• Job: From the line containing "---- The whole" through the line containing "obj.parent = empty", retype each line exactly; include both end lines and nothing beyond them.

((

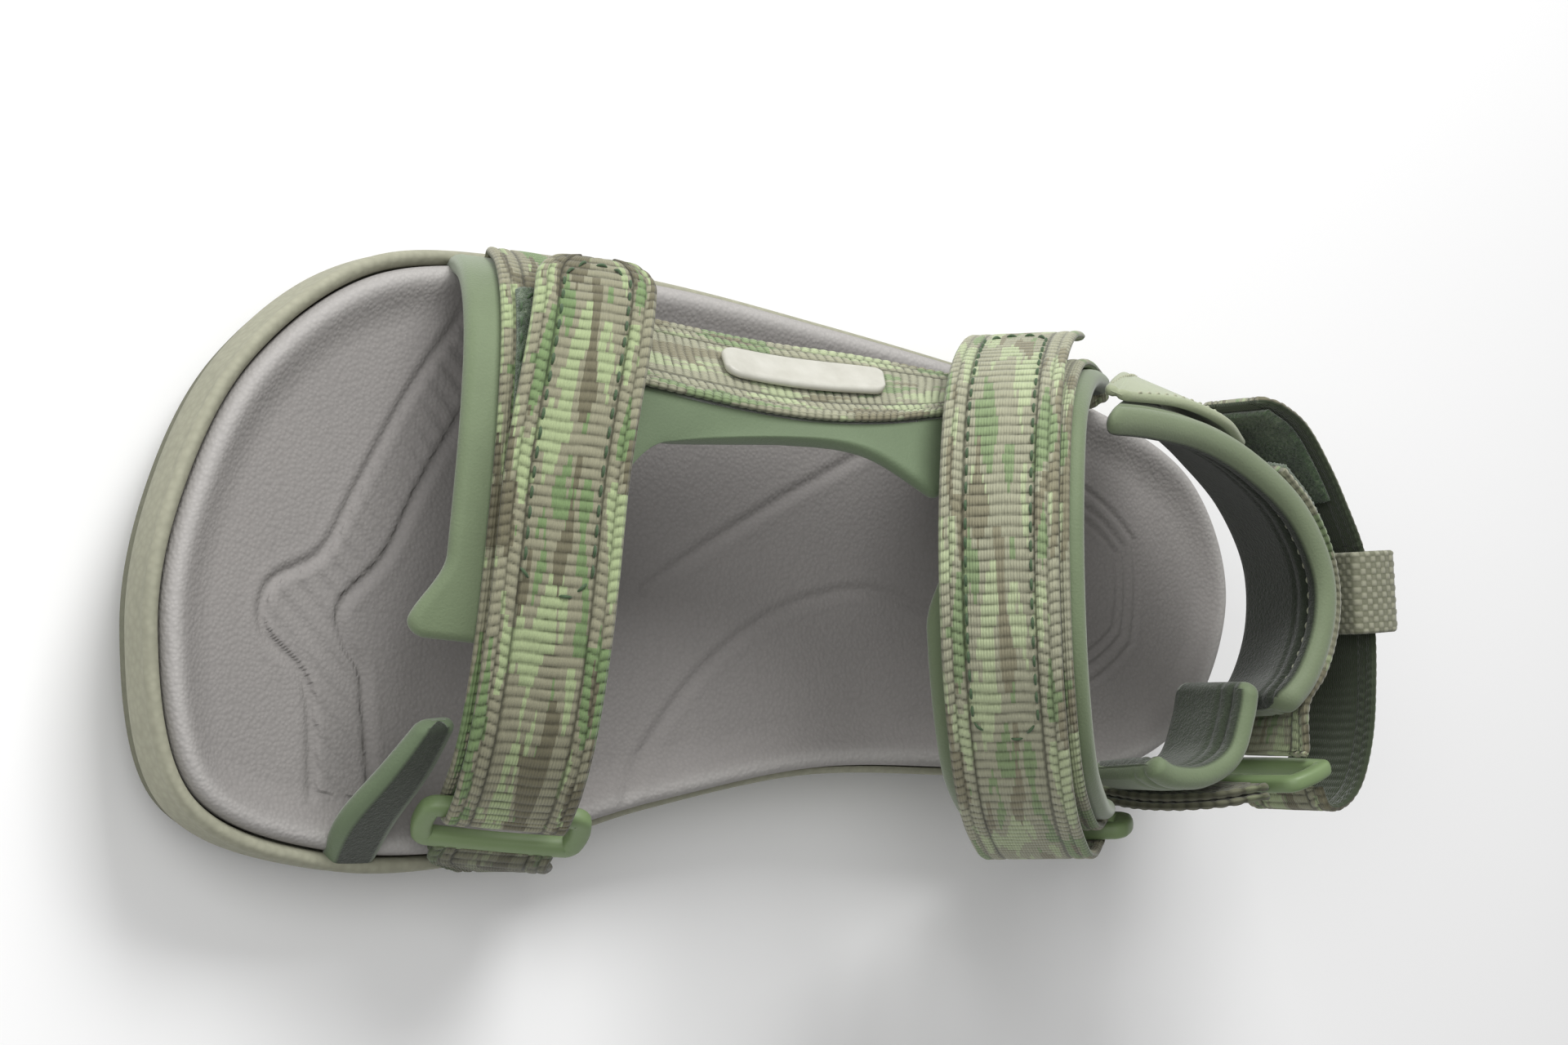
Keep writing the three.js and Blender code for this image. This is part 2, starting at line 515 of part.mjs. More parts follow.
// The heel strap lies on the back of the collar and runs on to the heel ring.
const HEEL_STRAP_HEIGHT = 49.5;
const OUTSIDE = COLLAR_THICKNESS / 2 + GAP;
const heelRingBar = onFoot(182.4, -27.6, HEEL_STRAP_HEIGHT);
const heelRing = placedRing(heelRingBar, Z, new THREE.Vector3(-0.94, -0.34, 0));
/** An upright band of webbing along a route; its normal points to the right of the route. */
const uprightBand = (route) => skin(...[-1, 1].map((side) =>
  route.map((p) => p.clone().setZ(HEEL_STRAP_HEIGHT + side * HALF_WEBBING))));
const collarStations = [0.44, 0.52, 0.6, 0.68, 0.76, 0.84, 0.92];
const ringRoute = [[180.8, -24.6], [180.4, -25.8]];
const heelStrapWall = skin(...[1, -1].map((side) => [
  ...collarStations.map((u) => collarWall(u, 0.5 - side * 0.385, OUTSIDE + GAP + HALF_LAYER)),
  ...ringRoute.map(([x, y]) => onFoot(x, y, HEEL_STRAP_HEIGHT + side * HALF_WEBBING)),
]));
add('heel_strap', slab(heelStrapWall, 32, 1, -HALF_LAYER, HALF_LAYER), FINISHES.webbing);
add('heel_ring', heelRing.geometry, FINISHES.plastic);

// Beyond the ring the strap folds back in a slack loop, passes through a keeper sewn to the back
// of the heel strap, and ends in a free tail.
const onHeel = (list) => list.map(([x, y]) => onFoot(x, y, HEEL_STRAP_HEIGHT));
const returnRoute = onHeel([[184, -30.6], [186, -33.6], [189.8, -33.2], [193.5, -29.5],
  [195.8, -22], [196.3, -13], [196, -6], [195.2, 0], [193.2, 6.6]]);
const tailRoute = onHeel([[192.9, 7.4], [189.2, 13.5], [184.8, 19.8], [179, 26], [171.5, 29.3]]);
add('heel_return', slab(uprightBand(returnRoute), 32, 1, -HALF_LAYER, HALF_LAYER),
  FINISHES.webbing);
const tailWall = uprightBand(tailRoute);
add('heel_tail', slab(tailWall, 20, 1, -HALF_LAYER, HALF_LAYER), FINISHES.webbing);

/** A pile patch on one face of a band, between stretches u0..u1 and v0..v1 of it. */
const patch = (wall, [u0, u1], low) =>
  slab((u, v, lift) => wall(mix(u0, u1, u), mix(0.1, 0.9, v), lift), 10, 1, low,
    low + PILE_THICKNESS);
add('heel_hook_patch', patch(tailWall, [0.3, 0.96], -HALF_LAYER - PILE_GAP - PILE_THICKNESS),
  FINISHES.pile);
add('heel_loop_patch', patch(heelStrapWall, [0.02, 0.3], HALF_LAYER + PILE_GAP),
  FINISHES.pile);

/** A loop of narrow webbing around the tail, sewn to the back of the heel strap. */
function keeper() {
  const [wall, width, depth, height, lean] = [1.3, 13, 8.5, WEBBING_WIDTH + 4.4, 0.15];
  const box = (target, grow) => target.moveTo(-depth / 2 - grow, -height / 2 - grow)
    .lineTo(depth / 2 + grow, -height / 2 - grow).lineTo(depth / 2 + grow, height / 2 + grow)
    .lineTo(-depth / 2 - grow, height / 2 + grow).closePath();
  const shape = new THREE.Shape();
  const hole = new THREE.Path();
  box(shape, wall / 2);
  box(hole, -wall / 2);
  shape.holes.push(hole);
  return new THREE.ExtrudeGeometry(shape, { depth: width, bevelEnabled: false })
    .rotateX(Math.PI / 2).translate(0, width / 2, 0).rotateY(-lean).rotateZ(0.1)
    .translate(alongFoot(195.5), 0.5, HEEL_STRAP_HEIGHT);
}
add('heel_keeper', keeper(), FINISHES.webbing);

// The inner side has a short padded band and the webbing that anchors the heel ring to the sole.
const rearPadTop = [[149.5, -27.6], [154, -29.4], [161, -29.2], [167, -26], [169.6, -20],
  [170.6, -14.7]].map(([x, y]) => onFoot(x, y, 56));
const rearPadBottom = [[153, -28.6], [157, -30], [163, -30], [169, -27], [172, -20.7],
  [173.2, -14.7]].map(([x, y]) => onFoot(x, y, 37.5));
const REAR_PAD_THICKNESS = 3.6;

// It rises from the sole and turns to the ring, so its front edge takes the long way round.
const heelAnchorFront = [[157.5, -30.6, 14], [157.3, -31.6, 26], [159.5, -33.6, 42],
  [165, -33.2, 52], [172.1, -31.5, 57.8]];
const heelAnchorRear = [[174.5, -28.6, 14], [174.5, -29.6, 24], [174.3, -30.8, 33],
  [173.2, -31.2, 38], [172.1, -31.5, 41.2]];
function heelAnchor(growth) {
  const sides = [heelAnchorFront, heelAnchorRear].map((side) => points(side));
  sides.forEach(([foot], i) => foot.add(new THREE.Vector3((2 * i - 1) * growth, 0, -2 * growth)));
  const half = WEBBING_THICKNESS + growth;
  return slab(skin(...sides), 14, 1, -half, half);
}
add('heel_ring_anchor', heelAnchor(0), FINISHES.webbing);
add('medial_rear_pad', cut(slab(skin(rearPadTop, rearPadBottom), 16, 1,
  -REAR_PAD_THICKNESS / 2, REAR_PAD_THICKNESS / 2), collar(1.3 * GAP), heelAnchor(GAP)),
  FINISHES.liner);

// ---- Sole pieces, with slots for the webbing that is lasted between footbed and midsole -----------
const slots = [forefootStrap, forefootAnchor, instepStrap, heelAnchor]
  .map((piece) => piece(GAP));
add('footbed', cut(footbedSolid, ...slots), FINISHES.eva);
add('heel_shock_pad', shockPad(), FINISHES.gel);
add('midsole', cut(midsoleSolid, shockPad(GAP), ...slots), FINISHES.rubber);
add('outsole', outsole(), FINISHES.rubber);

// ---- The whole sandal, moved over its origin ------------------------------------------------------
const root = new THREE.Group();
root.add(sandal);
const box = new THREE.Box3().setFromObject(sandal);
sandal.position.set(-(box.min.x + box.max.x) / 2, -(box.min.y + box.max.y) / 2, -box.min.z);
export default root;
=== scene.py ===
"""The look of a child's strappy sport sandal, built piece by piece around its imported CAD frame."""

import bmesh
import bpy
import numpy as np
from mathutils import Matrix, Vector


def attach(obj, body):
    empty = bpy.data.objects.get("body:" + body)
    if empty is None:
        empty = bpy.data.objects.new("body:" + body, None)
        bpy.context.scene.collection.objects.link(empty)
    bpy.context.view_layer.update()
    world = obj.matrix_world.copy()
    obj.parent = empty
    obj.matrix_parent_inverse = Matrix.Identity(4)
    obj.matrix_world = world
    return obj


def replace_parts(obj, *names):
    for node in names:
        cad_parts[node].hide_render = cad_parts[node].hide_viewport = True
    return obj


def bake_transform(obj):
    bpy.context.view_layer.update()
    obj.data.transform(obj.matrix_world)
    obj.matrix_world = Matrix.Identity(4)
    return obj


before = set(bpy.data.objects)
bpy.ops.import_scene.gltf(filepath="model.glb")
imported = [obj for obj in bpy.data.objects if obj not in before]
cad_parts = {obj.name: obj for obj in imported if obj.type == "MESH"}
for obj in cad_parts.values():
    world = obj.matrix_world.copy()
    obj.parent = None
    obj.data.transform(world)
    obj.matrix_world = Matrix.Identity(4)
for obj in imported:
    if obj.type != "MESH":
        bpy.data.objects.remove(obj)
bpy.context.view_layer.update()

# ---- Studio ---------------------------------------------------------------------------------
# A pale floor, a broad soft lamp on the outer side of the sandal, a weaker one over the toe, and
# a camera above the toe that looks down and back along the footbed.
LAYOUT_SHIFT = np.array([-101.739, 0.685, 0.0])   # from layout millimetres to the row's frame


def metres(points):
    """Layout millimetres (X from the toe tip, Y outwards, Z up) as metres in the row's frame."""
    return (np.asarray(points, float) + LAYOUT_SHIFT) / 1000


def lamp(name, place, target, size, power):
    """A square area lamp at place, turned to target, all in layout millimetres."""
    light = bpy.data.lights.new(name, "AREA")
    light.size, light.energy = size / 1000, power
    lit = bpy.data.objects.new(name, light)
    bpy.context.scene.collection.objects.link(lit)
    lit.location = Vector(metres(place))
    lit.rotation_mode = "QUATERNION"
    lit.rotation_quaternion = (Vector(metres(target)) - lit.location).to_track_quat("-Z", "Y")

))

• The result:
// ---- The whole sandal, moved over its origin ------------------------------------------------------
const root = new THREE.Group();
root.add(sandal);
const box = new THREE.Box3().setFromObject(sandal);
sandal.position.set(-(box.min.x + box.max.x) / 2, -(box.min.y + box.max.y) / 2, -box.min.z);
export default root;
=== scene.py ===
"""The look of a child's strappy sport sandal, built piece by piece around its imported CAD frame."""

import bmesh
import bpy
import numpy as np
from mathutils import Matrix, Vector


def attach(obj, body):
    empty = bpy.data.objects.get("body:" + body)
    if empty is None:
        empty = bpy.data.objects.new("body:" + body, None)
        bpy.context.scene.collection.objects.link(empty)
    bpy.context.view_layer.update()
    world = obj.matrix_world.copy()
    obj.parent = empty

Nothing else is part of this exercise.